In an uncertain and volatile macroeconomic environment, it may not be surprising that some businesses are holding off on making significant investments in assets. But for those that may be considering purchasing a private aircraft, 2026 presents a compelling opportunity to act, especially with favorable tax and financing conditions in place.
“While there’s no doubt that buying a private aircraft is a big decision, it’s good to know that potential buyers have an opportunity through the tax legislation that passed in 2025 with the One Big Beautiful Bill Act. With the reinstatement of 100% bonus depreciation, buyers may be able to deduct the entire cost of an aircraft purchase made in 2026 and significantly reduce their tax liability,” said Ramy Sidhom, head of PNC Aviation Finance. “This is expected to drive increased market activity, and since aircraft purchases are complex and time-consuming, waiting too long could mean missing the window to close by year end.”
For many businesses, the decision to hold off on purchasing an aircraft has had to do with ongoing low inventory levels. While there is a growing inventory of some older, out-of-production aircraft, inventory levels for current production of younger aircraft remain considerably low. Backlogs are very long for new aircraft, with buyers signing contracts for airplanes that may not be delivered until two or three years later. Meanwhile, the introduction of tariffs is inserting additional considerations into the market, as they may lead to lower aircraft import levels.
Interest rates have also played a role in buyer evolving considerations. But the landscape has shifted. “Rates have come down and are now more attractive,” said Keith Hayes, national sales manager at PNC Aviation Finance Current finance rates are good and are anticipated to remain stable, so it’s an opportune time to move forward.”
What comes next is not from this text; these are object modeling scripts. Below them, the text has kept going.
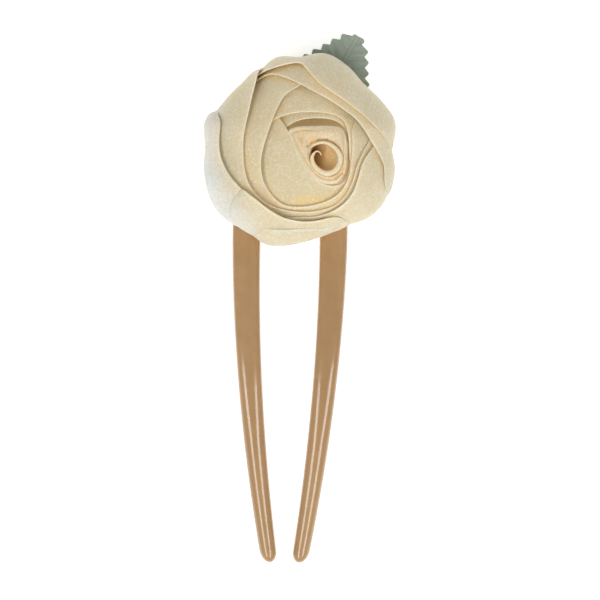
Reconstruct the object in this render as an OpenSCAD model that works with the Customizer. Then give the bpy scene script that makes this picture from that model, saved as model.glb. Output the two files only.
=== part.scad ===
// Flower hair fork: a two-prong moulded fork with a rolled organza rose and one leaf glued to its bridge.
// The fork lies on its back on the XY plane, +Y points to the rose end and +Z out of the flower.
// The origin is the centre of the felt patch on the back. All sizes are in millimetres.

/* [Fork] */
// Overall width across the two prongs at the bridge
fork_w = 28.8; // [26:0.1:32]
// Width of one prong where it leaves the bridge
prong_w = 6.95; // [6:0.05:8]
// Thickness of the moulding at the bridge
fork_t = 3.8; // [3.2:0.1:4.4]
// Distance from the origin to the prong tips
fork_reach = 104.2; // [90:0.1:115]
// Distance from the origin down to the centre of the bridge arch
arch_drop = 8; // [6:0.5:9]
// Width of a prong just before its rounded tip
tip_w = 3.95; // [3:0.05:4.5]
// Thickness of a prong just before its rounded tip
tip_t = 3.5; // [3:0.1:4]
// How far each prong leans in towards the middle at its tip
tip_lean = 7.2; // [6:0.1:7.5]
// Height of the bow in the middle of the prongs
bow_h = 4; // [2:0.5:6]

/* [Flex stand-in] */
// Distance from the origin down to the axis about which a prong flexes
flex_drop = 20; // [18:0.5:22]
// Radius of the round seat between the bridge and a prong
seat_r = 6; // [5.5:0.1:6.5]
// Clearance in the round seat
seat_gap = 0.3; // [0.2:0.05:0.4]

/* [Backing] */
// Radius of the felt patch on the back
back_r = 12; // [10:0.5:13]
// Radius of the felt disc under the rose
base_r = 14; // [12:0.5:15]
// Thickness of each felt disc
felt_t = 1; // [0.8:0.1:1.2]

/* [Rose] */
// How far the rose sits to the right of the fork's middle line
rose_x = 2.1; // [0:0.1:3]
// How far the rose is turned on the fork, counter-clockwise
rose_turn = 1; // [-3:0.5:3]
// Height of the widest part of the rose
bulge_z = 12; // [11.5:0.1:13]
// Height that the outermost layer would reach over the middle
crown_z = 25; // [24:0.1:26]
// Height of the outermost layer where it turns in under the rose
under_z = 6.6; // [6.4:0.1:7]
// Thickness of a folded petal
petal_t = 0.4; // [0.3:0.05:0.5]

/* [Leaf] */
// Length of the leaf from under the rose to its tip
leaf_len = 23; // [20:0.5:24]
// Width of the leaf against its usual width
leaf_wide = 1; // [0.85:0.05:1.05]
// Thickness of the pressed leaf
leaf_t = 0.4; // [0.3:0.05:0.5]

/* [Hidden] */

// Heights of the stack from the table up
fork_z = felt_t;
base_z = fork_z + fork_t;
rose_z = base_z + felt_t;

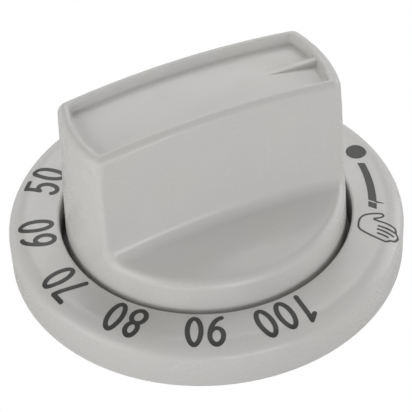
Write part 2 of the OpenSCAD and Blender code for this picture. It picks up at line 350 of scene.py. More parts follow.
def ring_profile():
    """The ring's outside from the hole's seam over the rolled edge to the seam inside its wall."""
    flat_z = DIAL_H
    roll_x = DIAL_R - ROLL_IN
    roll_z = DIAL_H - ROLL_DOWN
    in_r = DIAL_R - RIM_T
    support = 0.06
    points = [(HOLE_R, z) for z in np.linspace(RING_SEAM_IN + 0.1, DIAL_H - HOLE_EDGE_R - support, 5)]
    points += [(HOLE_R + HOLE_EDGE_R * (1 - math.cos(a)), DIAL_H - HOLE_EDGE_R * (1 - math.sin(a)))
               for a in [0] + arc_steps(6)]
    inner = HOLE_R + HOLE_EDGE_R + support
    points += [(x, flat_z) for x in np.linspace(inner, roll_x - support, 8)]
    points += [(roll_x + ROLL_IN * math.sin(a), roll_z + ROLL_DOWN * math.cos(a)) for a in [0] + arc_steps(28)]
    points += [(DIAL_R, z) for z in np.linspace(roll_z - support, FOOT_EDGE_R + support, 6)]
    points += [(DIAL_R - FOOT_EDGE_R * (1 - math.cos(a)), FOOT_EDGE_R * (1 - math.sin(a)))
               for a in [0] + arc_steps(5)]
    points += [(in_r + support, 0), (in_r, support), (in_r, RING_SEAM_OUT - 0.1)]
    return points


def ring_top(r):
    """Height of the ring's top and rolled edge at radius r."""
    out = np.clip((r - (DIAL_R - ROLL_IN)) / ROLL_IN, 0, 1)
    return DIAL_H - ROLL_DOWN * (1 - np.sqrt(1 - out * out))


# Short calls for node trees


def add(tree, kind, settings=None, inputs=None):
    """Adds a node. An input that is a socket is linked, and any other is set."""
    made = tree.nodes.new(kind)
    for key, value in (settings or {}).items():
        setattr(made, key, value)
    for key, value in (inputs or {}).items():
        if isinstance(value, bpy.types.NodeSocket):
            tree.links.new(value, made.inputs[key])
        else:
            made.inputs[key].default_value = value
    return made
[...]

Given the timeline and complexity involved in buying a private aircraft, starting the process as soon as possible is key, according to Sidhom. “Part of this means building the team you will need to ensure a smooth acquisition and closing right from the start. Since an aircraft is a specialized asset and all aspects of it are specialized, it’s important to engage with an aviation attorney and a certified aviation broker. Buyers also need to be sure to consult an aviation tax specialist for counsel on what they should do, and also not do, in order to fully leverage the bonus depreciation, if that is a factor for them,” said Sidhom. “Last, but just as important, is that they need to establish a banking relationship with specialists, such as those on our PNC Aviation Finance team, that can help them structure the right financing.”